Exercise brief:
Extract, without alteration, each line from the start of the listing to the line bearing "CORNER_X = 47.6".

━━━━

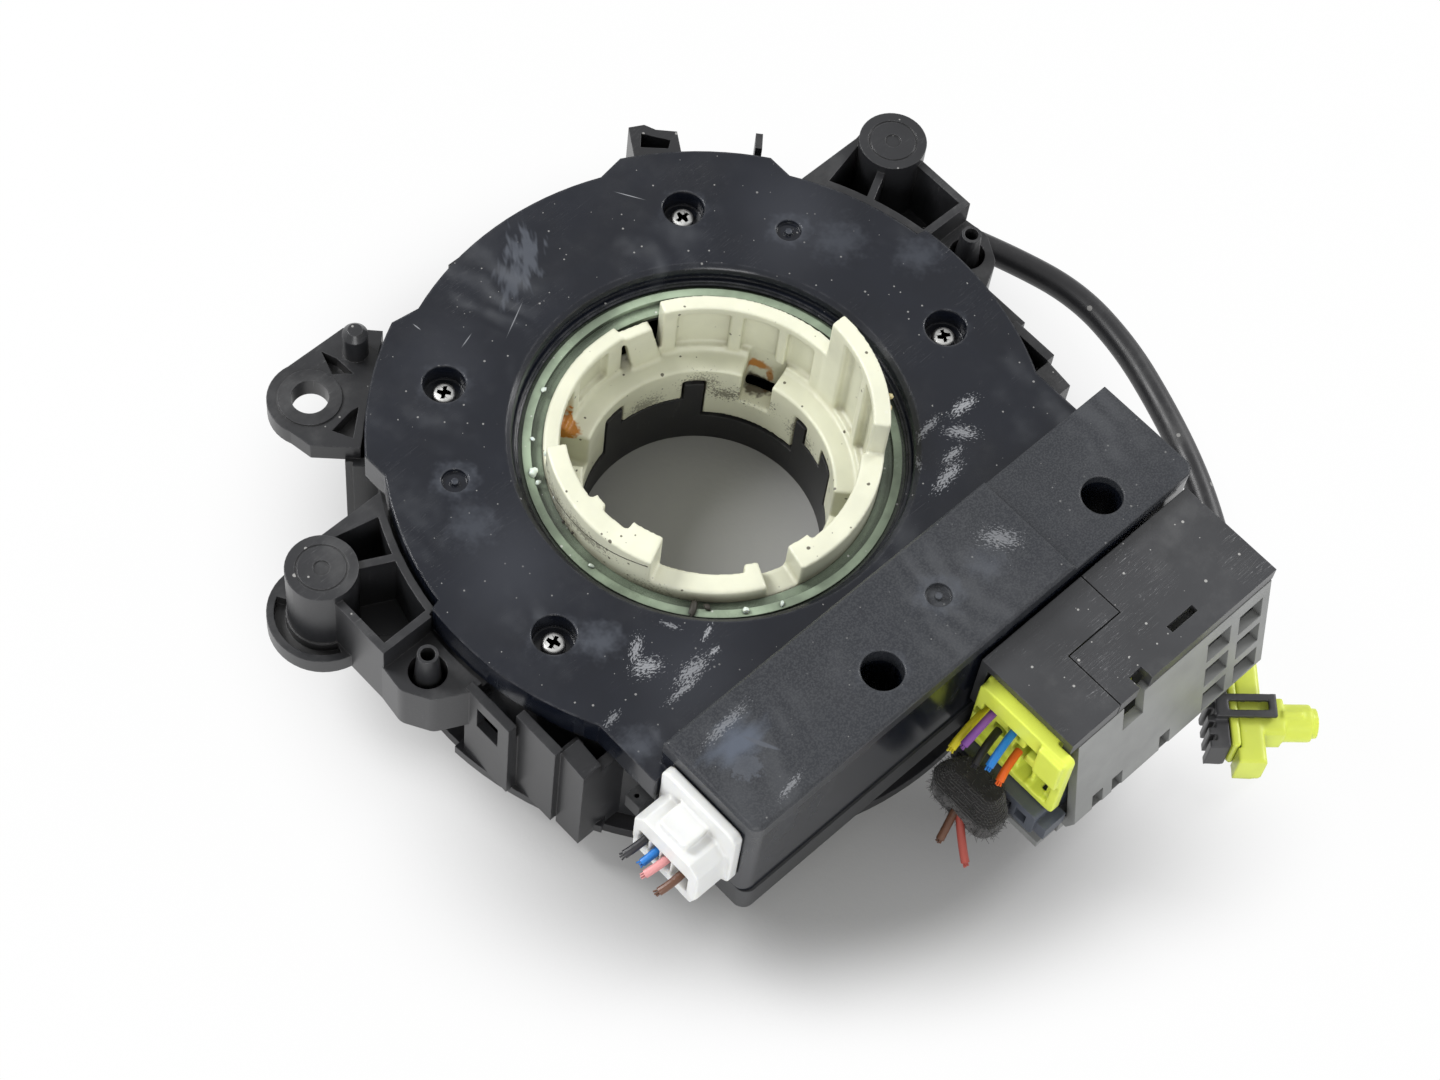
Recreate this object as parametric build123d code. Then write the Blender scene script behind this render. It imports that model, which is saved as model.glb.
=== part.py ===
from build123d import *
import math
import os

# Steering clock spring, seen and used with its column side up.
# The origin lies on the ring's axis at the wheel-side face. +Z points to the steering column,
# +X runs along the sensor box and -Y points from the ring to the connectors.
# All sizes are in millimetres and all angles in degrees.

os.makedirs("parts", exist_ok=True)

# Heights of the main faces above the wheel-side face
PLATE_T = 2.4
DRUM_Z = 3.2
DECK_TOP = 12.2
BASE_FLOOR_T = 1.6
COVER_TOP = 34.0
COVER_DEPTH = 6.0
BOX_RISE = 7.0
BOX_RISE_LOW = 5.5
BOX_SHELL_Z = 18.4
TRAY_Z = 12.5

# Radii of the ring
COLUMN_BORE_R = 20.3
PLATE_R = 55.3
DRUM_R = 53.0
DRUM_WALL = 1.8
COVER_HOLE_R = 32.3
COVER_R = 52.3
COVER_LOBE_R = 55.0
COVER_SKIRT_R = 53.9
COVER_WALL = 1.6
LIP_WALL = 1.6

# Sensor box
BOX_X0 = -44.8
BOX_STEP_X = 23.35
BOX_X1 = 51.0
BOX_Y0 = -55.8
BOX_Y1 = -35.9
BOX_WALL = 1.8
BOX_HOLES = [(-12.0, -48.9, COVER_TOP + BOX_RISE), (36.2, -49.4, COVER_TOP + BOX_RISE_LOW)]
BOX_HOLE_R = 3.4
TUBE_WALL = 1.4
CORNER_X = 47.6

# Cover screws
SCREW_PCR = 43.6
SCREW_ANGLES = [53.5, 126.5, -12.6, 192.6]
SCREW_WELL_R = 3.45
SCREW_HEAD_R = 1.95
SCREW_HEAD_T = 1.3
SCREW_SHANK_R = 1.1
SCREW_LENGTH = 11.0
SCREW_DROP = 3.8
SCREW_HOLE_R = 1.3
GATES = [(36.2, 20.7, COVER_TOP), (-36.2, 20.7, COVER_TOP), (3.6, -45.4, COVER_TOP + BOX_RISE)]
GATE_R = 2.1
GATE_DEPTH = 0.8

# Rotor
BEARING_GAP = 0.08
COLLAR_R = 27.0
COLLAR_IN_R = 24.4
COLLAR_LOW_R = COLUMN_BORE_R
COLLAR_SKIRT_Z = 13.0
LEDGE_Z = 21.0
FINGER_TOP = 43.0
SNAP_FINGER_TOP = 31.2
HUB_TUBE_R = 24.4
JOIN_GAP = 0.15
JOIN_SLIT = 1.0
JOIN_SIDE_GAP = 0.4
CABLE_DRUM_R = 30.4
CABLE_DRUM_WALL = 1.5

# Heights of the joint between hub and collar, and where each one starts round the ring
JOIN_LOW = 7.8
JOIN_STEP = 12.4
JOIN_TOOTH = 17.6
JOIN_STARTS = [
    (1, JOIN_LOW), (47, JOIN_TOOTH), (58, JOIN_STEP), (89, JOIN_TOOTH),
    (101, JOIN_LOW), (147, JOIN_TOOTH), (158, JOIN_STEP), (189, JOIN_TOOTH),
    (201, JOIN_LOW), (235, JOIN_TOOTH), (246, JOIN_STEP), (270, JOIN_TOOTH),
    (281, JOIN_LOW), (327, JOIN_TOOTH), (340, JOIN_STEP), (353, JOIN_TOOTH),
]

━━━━

Written response:
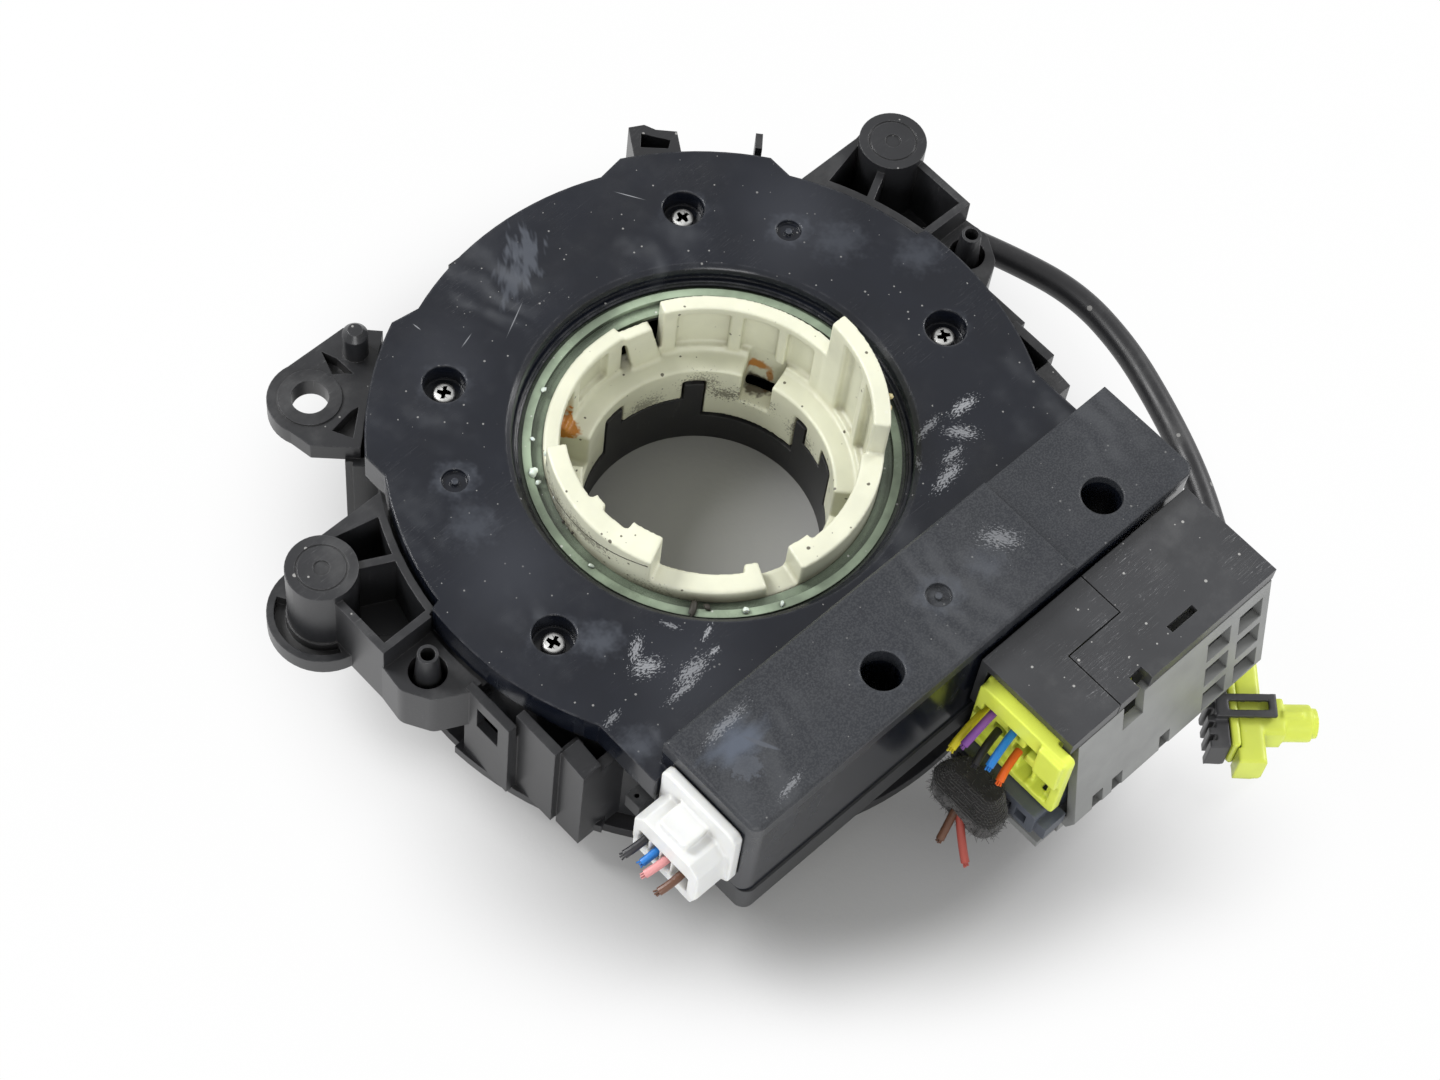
Recreate this object as parametric build123d code. Then write the Blender scene script behind this render. It imports that model, which is saved as model.glb.
=== part.py ===
from build123d import *
import math
import os

# Steering clock spring, seen and used with its column side up.
# The origin lies on the ring's axis at the wheel-side face. +Z points to the steering column,
# +X runs along the sensor box and -Y points from the ring to the connectors.
# All sizes are in millimetres and all angles in degrees.

os.makedirs("parts", exist_ok=True)

# Heights of the main faces above the wheel-side face
PLATE_T = 2.4
DRUM_Z = 3.2
DECK_TOP = 12.2
BASE_FLOOR_T = 1.6
COVER_TOP = 34.0
COVER_DEPTH = 6.0
BOX_RISE = 7.0
BOX_RISE_LOW = 5.5
BOX_SHELL_Z = 18.4
TRAY_Z = 12.5

# Radii of the ring
COLUMN_BORE_R = 20.3
PLATE_R = 55.3
DRUM_R = 53.0
DRUM_WALL = 1.8
COVER_HOLE_R = 32.3
COVER_R = 52.3
COVER_LOBE_R = 55.0
COVER_SKIRT_R = 53.9
COVER_WALL = 1.6
LIP_WALL = 1.6

# Sensor box
BOX_X0 = -44.8
BOX_STEP_X = 23.35
BOX_X1 = 51.0
BOX_Y0 = -55.8
BOX_Y1 = -35.9
BOX_WALL = 1.8
BOX_HOLES = [(-12.0, -48.9, COVER_TOP + BOX_RISE), (36.2, -49.4, COVER_TOP + BOX_RISE_LOW)]
BOX_HOLE_R = 3.4
TUBE_WALL = 1.4
CORNER_X = 47.6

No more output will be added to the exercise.